Without altering anything, output the material below.

-- BEGIN Extracted entries --

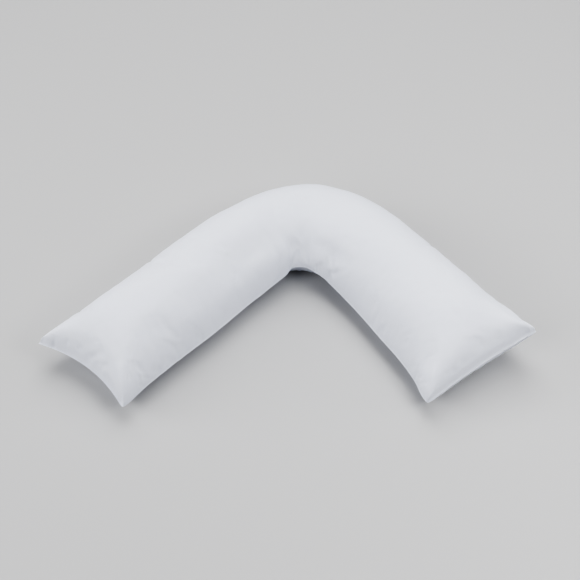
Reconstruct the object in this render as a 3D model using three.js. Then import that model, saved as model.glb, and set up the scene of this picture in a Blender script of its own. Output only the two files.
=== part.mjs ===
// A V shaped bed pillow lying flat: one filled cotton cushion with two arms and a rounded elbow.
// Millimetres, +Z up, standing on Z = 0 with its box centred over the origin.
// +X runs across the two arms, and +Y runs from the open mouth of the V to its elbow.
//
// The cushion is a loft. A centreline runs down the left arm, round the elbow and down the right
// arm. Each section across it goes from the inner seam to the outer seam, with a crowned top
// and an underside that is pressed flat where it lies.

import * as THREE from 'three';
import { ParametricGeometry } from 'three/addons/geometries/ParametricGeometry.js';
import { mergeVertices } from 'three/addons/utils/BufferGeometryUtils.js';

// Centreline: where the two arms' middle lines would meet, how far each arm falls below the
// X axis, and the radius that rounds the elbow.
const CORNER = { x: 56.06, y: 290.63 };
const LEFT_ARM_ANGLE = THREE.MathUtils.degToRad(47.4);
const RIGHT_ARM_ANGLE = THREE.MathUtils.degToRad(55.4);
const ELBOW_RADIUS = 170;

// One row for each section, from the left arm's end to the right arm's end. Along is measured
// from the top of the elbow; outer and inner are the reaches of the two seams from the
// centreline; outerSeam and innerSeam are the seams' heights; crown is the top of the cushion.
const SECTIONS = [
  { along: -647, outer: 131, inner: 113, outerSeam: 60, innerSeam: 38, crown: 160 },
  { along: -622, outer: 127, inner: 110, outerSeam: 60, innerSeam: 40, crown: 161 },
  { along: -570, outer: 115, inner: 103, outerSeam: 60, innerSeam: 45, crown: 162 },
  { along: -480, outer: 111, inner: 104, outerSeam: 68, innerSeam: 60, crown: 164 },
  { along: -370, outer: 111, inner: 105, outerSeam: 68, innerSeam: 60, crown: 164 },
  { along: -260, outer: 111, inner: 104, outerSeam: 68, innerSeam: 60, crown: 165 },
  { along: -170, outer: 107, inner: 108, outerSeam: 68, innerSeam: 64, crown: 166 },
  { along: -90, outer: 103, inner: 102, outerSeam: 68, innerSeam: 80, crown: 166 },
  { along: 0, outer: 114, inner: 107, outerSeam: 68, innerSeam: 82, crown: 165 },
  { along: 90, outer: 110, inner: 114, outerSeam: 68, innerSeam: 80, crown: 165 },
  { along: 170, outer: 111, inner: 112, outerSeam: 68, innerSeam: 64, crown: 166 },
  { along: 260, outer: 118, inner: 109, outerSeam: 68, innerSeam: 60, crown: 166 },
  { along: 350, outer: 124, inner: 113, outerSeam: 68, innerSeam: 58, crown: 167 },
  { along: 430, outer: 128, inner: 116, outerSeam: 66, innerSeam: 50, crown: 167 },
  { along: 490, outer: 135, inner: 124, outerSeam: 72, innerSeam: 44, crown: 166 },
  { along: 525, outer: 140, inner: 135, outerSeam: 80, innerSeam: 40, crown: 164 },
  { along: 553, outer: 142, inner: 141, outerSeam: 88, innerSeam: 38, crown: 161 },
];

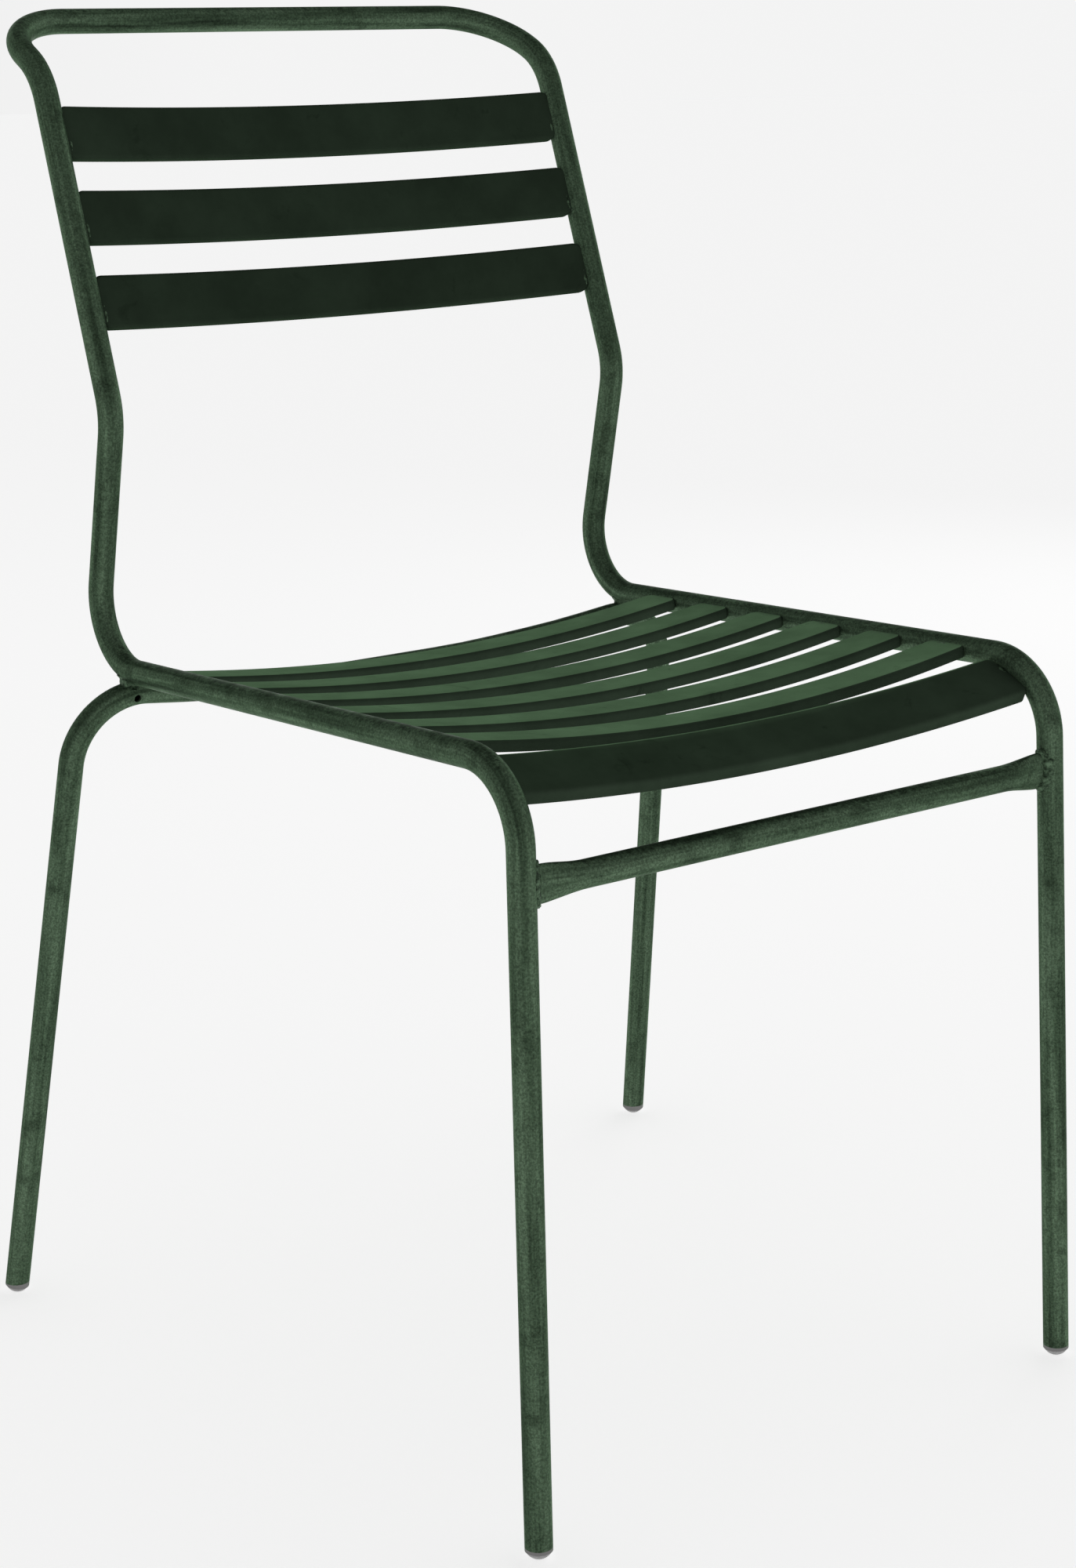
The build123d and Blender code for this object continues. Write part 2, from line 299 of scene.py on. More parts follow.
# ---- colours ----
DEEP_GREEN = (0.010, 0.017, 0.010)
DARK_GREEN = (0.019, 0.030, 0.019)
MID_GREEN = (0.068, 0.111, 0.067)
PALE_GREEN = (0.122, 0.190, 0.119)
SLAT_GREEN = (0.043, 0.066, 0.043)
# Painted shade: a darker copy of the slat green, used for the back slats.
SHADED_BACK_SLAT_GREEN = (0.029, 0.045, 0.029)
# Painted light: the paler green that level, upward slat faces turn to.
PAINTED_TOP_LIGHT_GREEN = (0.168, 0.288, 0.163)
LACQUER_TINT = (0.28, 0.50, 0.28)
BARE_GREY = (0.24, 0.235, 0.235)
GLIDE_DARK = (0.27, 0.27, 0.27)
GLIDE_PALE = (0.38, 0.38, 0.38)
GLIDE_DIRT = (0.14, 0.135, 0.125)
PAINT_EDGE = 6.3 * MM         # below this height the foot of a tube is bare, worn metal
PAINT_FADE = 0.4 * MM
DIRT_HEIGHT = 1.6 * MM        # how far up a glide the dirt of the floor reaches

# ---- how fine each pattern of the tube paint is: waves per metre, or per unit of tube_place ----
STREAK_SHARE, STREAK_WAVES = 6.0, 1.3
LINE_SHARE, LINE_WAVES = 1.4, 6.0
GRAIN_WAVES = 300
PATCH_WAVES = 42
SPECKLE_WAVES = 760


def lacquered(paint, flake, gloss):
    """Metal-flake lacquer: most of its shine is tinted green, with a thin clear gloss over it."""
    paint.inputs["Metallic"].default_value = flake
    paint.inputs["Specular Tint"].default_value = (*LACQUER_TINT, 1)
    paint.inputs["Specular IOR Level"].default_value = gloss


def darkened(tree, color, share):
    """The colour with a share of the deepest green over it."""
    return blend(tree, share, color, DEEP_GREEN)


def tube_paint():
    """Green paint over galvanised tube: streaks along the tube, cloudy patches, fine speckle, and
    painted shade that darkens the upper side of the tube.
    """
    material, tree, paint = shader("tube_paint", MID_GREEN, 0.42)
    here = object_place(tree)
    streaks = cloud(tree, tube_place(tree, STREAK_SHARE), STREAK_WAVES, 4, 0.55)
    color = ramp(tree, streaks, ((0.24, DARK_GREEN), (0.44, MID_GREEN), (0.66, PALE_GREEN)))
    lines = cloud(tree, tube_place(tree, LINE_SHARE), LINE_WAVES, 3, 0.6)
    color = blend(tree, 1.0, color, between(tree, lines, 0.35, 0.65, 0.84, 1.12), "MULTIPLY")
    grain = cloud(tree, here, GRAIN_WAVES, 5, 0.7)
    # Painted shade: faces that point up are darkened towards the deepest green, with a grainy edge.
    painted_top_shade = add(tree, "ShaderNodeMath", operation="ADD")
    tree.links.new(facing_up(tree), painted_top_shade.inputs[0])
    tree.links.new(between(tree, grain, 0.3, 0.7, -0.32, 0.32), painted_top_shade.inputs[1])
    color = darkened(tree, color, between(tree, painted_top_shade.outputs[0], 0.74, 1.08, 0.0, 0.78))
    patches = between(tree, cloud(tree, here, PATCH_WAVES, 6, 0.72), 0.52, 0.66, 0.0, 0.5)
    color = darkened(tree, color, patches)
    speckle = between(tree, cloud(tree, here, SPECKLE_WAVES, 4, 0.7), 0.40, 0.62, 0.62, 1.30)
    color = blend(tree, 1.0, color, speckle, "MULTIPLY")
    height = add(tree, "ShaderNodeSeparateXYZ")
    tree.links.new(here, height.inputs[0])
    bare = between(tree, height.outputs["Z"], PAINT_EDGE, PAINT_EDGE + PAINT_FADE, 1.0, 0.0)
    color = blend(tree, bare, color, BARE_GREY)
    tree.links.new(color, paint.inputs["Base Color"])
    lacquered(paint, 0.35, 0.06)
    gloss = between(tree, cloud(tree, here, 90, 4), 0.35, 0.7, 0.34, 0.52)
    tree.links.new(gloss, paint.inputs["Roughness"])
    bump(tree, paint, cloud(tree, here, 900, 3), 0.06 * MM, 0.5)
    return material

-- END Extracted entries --

The solution:
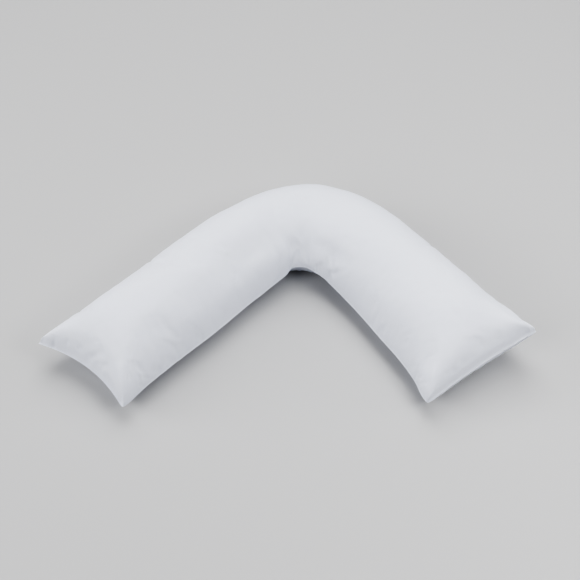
Reconstruct the object in this render as a 3D model using three.js. Then import that model, saved as model.glb, and set up the scene of this picture in a Blender script of its own. Output only the two files.
=== part.mjs ===
// A V shaped bed pillow lying flat: one filled cotton cushion with two arms and a rounded elbow.
// Millimetres, +Z up, standing on Z = 0 with its box centred over the origin.
// +X runs across the two arms, and +Y runs from the open mouth of the V to its elbow.
//
// The cushion is a loft. A centreline runs down the left arm, round the elbow and down the right
// arm. Each section across it goes from the inner seam to the outer seam, with a crowned top
// and an underside that is pressed flat where it lies.

import * as THREE from 'three';
import { ParametricGeometry } from 'three/addons/geometries/ParametricGeometry.js';
import { mergeVertices } from 'three/addons/utils/BufferGeometryUtils.js';

// Centreline: where the two arms' middle lines would meet, how far each arm falls below the
// X axis, and the radius that rounds the elbow.
const CORNER = { x: 56.06, y: 290.63 };
const LEFT_ARM_ANGLE = THREE.MathUtils.degToRad(47.4);
const RIGHT_ARM_ANGLE = THREE.MathUtils.degToRad(55.4);
const ELBOW_RADIUS = 170;

// One row for each section, from the left arm's end to the right arm's end. Along is measured
// from the top of the elbow; outer and inner are the reaches of the two seams from the
// centreline; outerSeam and innerSeam are the seams' heights; crown is the top of the cushion.
const SECTIONS = [
  { along: -647, outer: 131, inner: 113, outerSeam: 60, innerSeam: 38, crown: 160 },
  { along: -622, outer: 127, inner: 110, outerSeam: 60, innerSeam: 40, crown: 161 },
  { along: -570, outer: 115, inner: 103, outerSeam: 60, innerSeam: 45, crown: 162 },
  { along: -480, outer: 111, inner: 104, outerSeam: 68, innerSeam: 60, crown: 164 },
  { along: -370, outer: 111, inner: 105, outerSeam: 68, innerSeam: 60, crown: 164 },
  { along: -260, outer: 111, inner: 104, outerSeam: 68, innerSeam: 60, crown: 165 },
  { along: -170, outer: 107, inner: 108, outerSeam: 68, innerSeam: 64, crown: 166 },
  { along: -90, outer: 103, inner: 102, outerSeam: 68, innerSeam: 80, crown: 166 },
  { along: 0, outer: 114, inner: 107, outerSeam: 68, innerSeam: 82, crown: 165 },
  { along: 90, outer: 110, inner: 114, outerSeam: 68, innerSeam: 80, crown: 165 },
  { along: 170, outer: 111, inner: 112, outerSeam: 68, innerSeam: 64, crown: 166 },
  { along: 260, outer: 118, inner: 109, outerSeam: 68, innerSeam: 60, crown: 166 },
  { along: 350, outer: 124, inner: 113, outerSeam: 68, innerSeam: 58, crown: 167 },
  { along: 430, outer: 128, inner: 116, outerSeam: 66, innerSeam: 50, crown: 167 },
  { along: 490, outer: 135, inner: 124, outerSeam: 72, innerSeam: 44, crown: 166 },
  { along: 525, outer: 140, inner: 135, outerSeam: 80, innerSeam: 40, crown: 164 },
  { along: 553, outer: 142, inner: 141, outerSeam: 88, innerSeam: 38, crown: 161 },
];

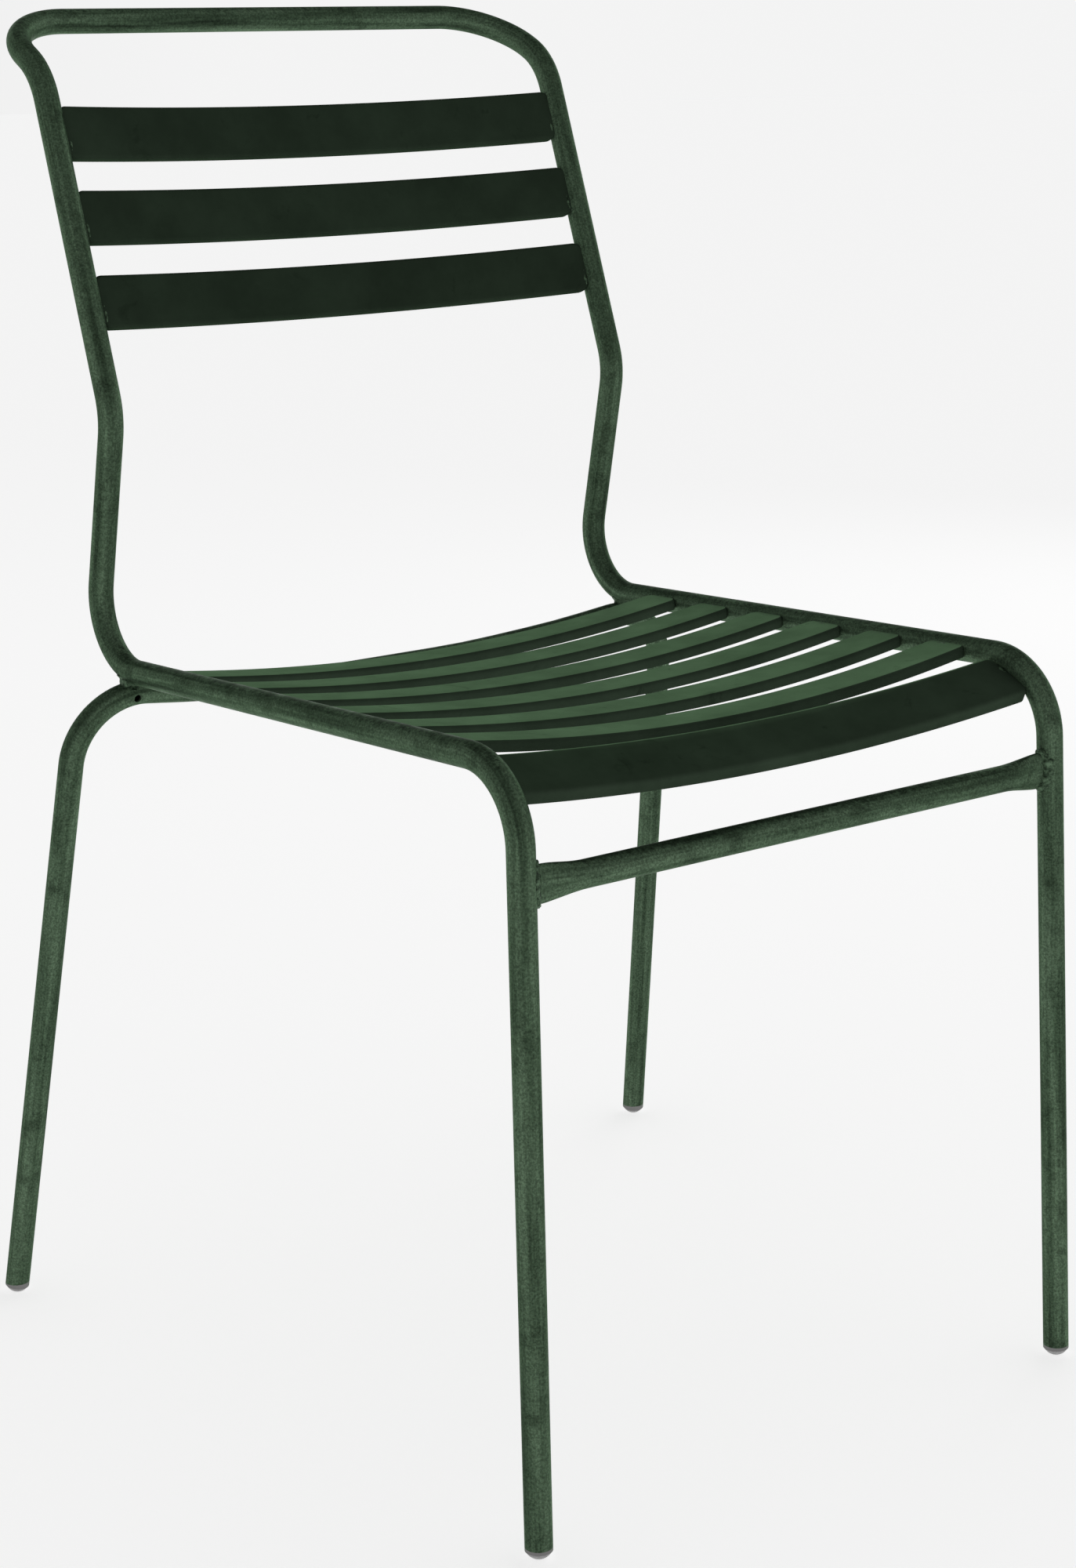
The build123d and Blender code for this object continues. Write part 2, from line 299 of scene.py on. More parts follow.
# ---- colours ----
DEEP_GREEN = (0.010, 0.017, 0.010)
DARK_GREEN = (0.019, 0.030, 0.019)
MID_GREEN = (0.068, 0.111, 0.067)
PALE_GREEN = (0.122, 0.190, 0.119)
SLAT_GREEN = (0.043, 0.066, 0.043)
# Painted shade: a darker copy of the slat green, used for the back slats.
SHADED_BACK_SLAT_GREEN = (0.029, 0.045, 0.029)
# Painted light: the paler green that level, upward slat faces turn to.
PAINTED_TOP_LIGHT_GREEN = (0.168, 0.288, 0.163)
LACQUER_TINT = (0.28, 0.50, 0.28)
BARE_GREY = (0.24, 0.235, 0.235)
GLIDE_DARK = (0.27, 0.27, 0.27)
GLIDE_PALE = (0.38, 0.38, 0.38)
GLIDE_DIRT = (0.14, 0.135, 0.125)
PAINT_EDGE = 6.3 * MM         # below this height the foot of a tube is bare, worn metal
PAINT_FADE = 0.4 * MM
DIRT_HEIGHT = 1.6 * MM        # how far up a glide the dirt of the floor reaches

# ---- how fine each pattern of the tube paint is: waves per metre, or per unit of tube_place ----
STREAK_SHARE, STREAK_WAVES = 6.0, 1.3
LINE_SHARE, LINE_WAVES = 1.4, 6.0
GRAIN_WAVES = 300
PATCH_WAVES = 42
SPECKLE_WAVES = 760


def lacquered(paint, flake, gloss):
    """Metal-flake lacquer: most of its shine is tinted green, with a thin clear gloss over it."""
    paint.inputs["Metallic"].default_value = flake
    paint.inputs["Specular Tint"].default_value = (*LACQUER_TINT, 1)
    paint.inputs["Specular IOR Level"].default_value = gloss


def darkened(tree, color, share):
    """The colour with a share of the deepest green over it."""
    return blend(tree, share, color, DEEP_GREEN)


def tube_paint():
    """Green paint over galvanised tube: streaks along the tube, cloudy patches, fine speckle, and
    painted shade that darkens the upper side of the tube.
    """
    material, tree, paint = shader("tube_paint", MID_GREEN, 0.42)
    here = object_place(tree)
    streaks = cloud(tree, tube_place(tree, STREAK_SHARE), STREAK_WAVES, 4, 0.55)
    color = ramp(tree, streaks, ((0.24, DARK_GREEN), (0.44, MID_GREEN), (0.66, PALE_GREEN)))
    lines = cloud(tree, tube_place(tree, LINE_SHARE), LINE_WAVES, 3, 0.6)
    color = blend(tree, 1.0, color, between(tree, lines, 0.35, 0.65, 0.84, 1.12), "MULTIPLY")
    grain = cloud(tree, here, GRAIN_WAVES, 5, 0.7)
    # Painted shade: faces that point up are darkened towards the deepest green, with a grainy edge.
    painted_top_shade = add(tree, "ShaderNodeMath", operation="ADD")
    tree.links.new(facing_up(tree), painted_top_shade.inputs[0])
    tree.links.new(between(tree, grain, 0.3, 0.7, -0.32, 0.32), painted_top_shade.inputs[1])
    color = darkened(tree, color, between(tree, painted_top_shade.outputs[0], 0.74, 1.08, 0.0, 0.78))
    patches = between(tree, cloud(tree, here, PATCH_WAVES, 6, 0.72), 0.52, 0.66, 0.0, 0.5)
    color = darkened(tree, color, patches)
    speckle = between(tree, cloud(tree, here, SPECKLE_WAVES, 4, 0.7), 0.40, 0.62, 0.62, 1.30)
    color = blend(tree, 1.0, color, speckle, "MULTIPLY")
    height = add(tree, "ShaderNodeSeparateXYZ")
    tree.links.new(here, height.inputs[0])
    bare = between(tree, height.outputs["Z"], PAINT_EDGE, PAINT_EDGE + PAINT_FADE, 1.0, 0.0)
    color = blend(tree, bare, color, BARE_GREY)
    tree.links.new(color, paint.inputs["Base Color"])
    lacquered(paint, 0.35, 0.06)
    gloss = between(tree, cloud(tree, here, 90, 4), 0.35, 0.7, 0.34, 0.52)
    tree.links.new(gloss, paint.inputs["Roughness"])
    bump(tree, paint, cloud(tree, here, 900, 3), 0.06 * MM, 0.5)
    return material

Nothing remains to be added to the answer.